* BEGIN Data provided *
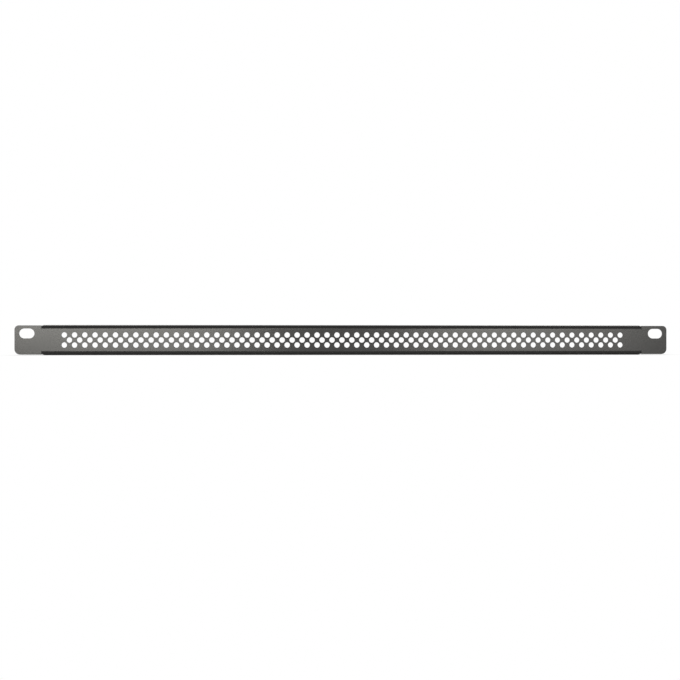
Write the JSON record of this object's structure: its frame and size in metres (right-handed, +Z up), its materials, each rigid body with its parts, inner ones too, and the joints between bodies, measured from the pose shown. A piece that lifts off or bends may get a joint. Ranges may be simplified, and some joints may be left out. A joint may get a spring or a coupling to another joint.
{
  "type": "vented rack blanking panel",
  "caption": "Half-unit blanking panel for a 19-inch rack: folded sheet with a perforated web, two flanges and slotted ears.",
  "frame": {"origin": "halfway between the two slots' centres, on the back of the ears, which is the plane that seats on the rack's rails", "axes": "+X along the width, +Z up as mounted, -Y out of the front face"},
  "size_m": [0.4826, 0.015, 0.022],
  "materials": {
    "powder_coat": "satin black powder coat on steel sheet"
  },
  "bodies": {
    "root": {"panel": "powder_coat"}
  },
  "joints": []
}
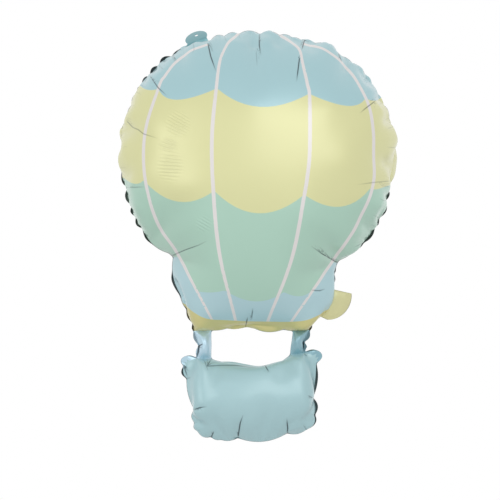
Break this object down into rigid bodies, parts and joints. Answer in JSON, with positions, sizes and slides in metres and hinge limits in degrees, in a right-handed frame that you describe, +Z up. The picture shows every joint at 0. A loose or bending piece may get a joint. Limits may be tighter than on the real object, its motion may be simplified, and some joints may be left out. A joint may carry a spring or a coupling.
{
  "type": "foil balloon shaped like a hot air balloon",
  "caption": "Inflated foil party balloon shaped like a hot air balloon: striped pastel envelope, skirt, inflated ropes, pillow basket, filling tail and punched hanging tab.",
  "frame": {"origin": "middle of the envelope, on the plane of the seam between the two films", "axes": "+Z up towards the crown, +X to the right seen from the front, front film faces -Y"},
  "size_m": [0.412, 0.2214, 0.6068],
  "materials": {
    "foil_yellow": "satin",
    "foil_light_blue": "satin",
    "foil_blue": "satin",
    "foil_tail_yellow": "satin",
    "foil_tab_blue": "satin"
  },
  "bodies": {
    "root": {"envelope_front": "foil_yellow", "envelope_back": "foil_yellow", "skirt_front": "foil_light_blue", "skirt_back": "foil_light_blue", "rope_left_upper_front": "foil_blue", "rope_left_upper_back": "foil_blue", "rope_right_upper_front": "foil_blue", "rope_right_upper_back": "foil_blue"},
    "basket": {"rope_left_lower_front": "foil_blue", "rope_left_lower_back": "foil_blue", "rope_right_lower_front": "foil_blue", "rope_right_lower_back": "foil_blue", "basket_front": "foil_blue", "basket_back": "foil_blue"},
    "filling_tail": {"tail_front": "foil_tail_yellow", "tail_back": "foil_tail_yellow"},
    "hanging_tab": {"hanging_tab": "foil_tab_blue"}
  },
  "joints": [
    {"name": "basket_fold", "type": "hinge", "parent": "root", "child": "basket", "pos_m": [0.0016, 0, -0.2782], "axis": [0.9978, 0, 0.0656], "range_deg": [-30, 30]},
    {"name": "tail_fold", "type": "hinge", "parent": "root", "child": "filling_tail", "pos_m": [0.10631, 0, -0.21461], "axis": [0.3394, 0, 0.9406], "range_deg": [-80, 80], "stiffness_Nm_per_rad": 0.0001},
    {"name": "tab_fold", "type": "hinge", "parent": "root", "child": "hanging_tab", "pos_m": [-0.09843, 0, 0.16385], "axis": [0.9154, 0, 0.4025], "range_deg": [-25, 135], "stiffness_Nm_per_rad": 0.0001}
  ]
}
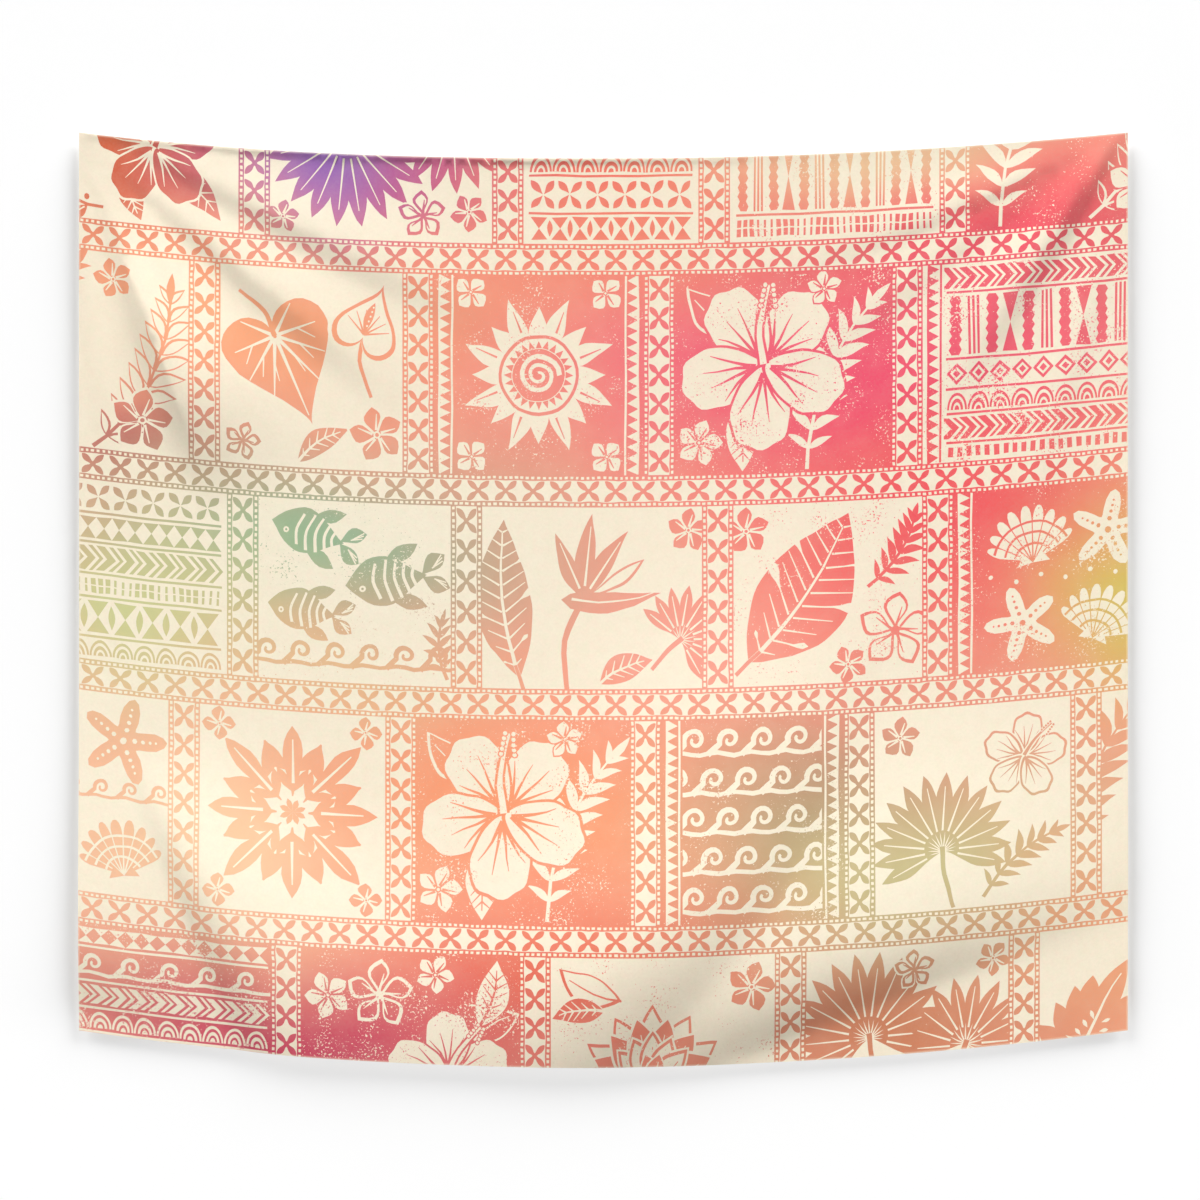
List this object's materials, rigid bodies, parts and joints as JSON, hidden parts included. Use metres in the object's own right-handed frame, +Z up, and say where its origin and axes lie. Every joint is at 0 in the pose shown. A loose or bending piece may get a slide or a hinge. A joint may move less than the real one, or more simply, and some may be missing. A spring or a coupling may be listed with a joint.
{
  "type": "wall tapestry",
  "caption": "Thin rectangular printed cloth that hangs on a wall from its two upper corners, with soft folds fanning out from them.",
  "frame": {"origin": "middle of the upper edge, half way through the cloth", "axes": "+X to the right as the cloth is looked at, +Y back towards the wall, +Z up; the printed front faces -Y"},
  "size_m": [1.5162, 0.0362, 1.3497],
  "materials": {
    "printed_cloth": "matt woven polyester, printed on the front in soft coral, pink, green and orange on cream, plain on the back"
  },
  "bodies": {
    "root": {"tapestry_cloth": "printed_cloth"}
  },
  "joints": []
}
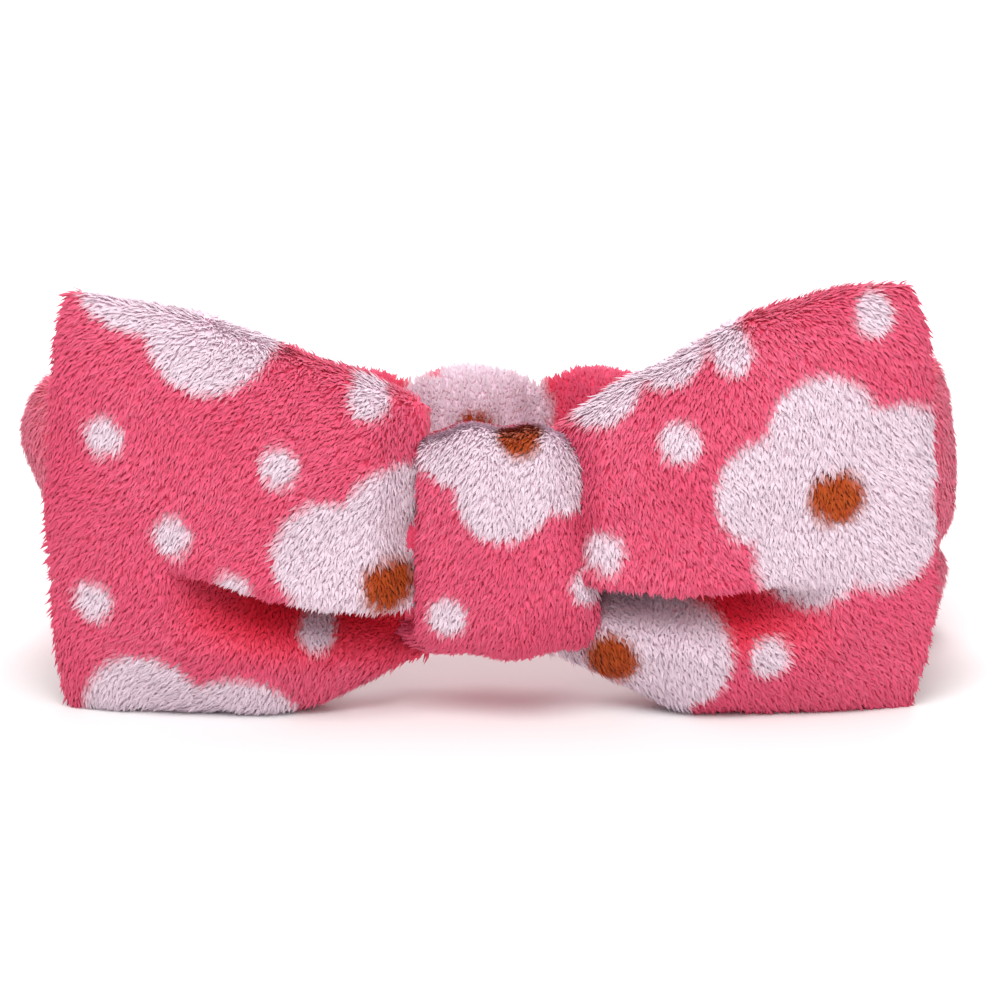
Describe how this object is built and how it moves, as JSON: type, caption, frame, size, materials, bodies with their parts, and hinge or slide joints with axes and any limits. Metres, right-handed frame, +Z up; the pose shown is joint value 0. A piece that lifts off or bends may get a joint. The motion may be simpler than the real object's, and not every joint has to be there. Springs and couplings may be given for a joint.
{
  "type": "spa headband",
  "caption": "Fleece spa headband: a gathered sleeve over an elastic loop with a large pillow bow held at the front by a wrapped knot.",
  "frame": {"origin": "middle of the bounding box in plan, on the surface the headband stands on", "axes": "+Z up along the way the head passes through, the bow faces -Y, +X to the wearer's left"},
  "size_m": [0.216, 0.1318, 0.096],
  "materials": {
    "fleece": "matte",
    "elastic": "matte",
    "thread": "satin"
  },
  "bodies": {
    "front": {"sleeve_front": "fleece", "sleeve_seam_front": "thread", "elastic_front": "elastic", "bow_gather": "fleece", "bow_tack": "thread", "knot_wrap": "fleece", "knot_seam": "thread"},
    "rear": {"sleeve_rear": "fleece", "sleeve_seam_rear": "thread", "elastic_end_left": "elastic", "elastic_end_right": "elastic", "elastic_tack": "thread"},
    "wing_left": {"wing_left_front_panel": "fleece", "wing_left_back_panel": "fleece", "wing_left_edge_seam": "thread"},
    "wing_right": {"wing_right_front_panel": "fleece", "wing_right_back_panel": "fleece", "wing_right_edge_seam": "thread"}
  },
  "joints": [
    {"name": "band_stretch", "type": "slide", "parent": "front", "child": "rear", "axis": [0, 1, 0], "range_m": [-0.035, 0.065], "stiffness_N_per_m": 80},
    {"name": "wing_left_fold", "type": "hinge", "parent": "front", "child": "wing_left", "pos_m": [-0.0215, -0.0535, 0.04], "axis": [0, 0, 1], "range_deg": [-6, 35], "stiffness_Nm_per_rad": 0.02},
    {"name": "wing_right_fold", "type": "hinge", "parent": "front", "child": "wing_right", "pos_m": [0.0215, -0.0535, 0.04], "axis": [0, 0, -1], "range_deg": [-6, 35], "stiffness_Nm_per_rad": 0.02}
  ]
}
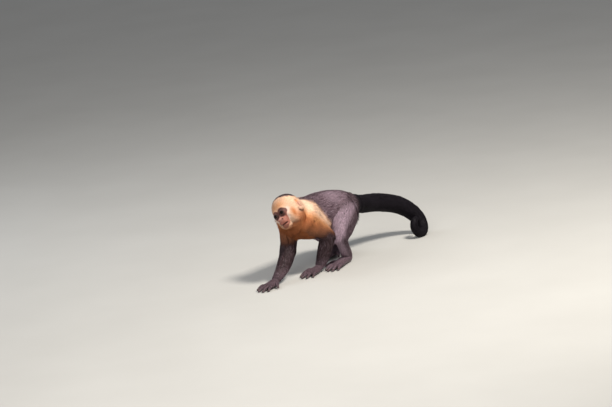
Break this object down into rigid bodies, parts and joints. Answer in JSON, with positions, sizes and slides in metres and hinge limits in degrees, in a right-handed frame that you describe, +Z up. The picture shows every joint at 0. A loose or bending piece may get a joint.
* END Data provided *
> _Task to complete_: Using the listing, collect all lines in which the string "caption" is found.

> _Completed exercise_:
  "caption": "Half-unit blanking panel for a 19-inch rack: folded sheet with a perforated web, two flanges and slotted ears.",
  "caption": "Inflated foil party balloon shaped like a hot air balloon: striped pastel envelope, skirt, inflated ropes, pillow basket, filling tail and punched hanging tab.",
  "caption": "Thin rectangular printed cloth that hangs on a wall from its two upper corners, with soft folds fanning out from them.",
Describe how this object is built and how it moves, as JSON: type, caption, frame, size, materials, bodies with their parts, and hinge or slide joints with axes and any limits. Metres, right-handed frame, +Z up; the pose shown is joint value 0. A piece that lifts off or bends may get a joint. The motion may be simpler than the real object's, and not every joint has to be there. Springs and couplings may be given for a joint.
  "caption": "Fleece spa headband: a gathered sleeve over an elastic loop with a large pillow bow held at the front by a wrapped knot.",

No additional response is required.